## TASK TO COMPLETE
Go through the material and tally the lines containing the string "materials". Give the total alone.

## RAW DATA
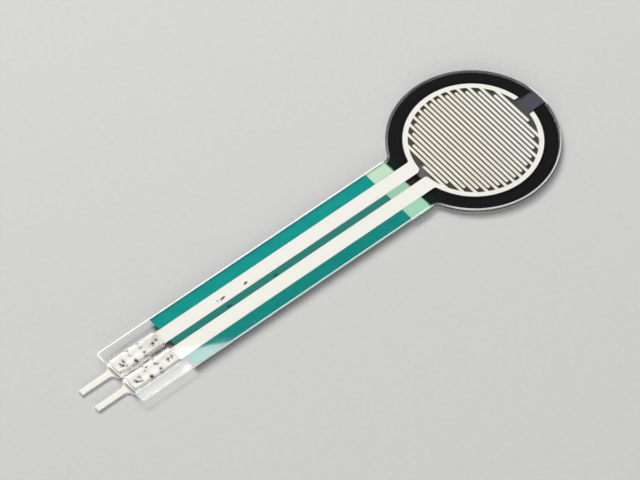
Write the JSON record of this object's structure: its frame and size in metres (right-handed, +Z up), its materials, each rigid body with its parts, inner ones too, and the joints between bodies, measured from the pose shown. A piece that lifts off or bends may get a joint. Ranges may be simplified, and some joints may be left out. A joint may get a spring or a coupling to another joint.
{
  "type": "force sensing resistor",
  "caption": "Flat round force sensing resistor: clear film disc over interleaved silver fingers and a black print, with an insulated tail ending in crimped solder tabs.",
  "frame": {"origin": "centre of the round sensing disc on the underside of the release liner, where the sensor lies or sticks down", "axes": "+Z up through the sensing face, +X along the tail towards the disc so that the tail and its solder tabs point along -X, +Y completes the right-handed set"},
  "size_m": [0.0603, 0.0182, 0.0008],
  "materials": {
    "liner_paper": "smooth coated paper",
    "clear_adhesive": "clear acrylic adhesive",
    "clear_film": "clear glossy polymer film",
    "carbon_ink": "matt black printed ink",
    "green_adhesive": "pale green translucent adhesive",
    "insulating_ink": "opaque blue-green printed ink",
    "silver_ink": "satin printed silver",
    "tinned_brass": "bright tin plate"
  },
  "bodies": {
    "root": {"release_liner": "liner_paper", "rear_adhesive": "clear_adhesive", "semiconductor_film": "clear_film", "semiconductor_print": "carbon_ink", "spacer_adhesive": "green_adhesive", "tail_insulation": "insulating_ink", "electrode_film": "clear_film", "left_electrode_print": "silver_ink", "right_electrode_print": "silver_ink", "left_solder_tab": "tinned_brass", "right_solder_tab": "tinned_brass"}
  },
  "joints": []
}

## TASK OUTPUT
2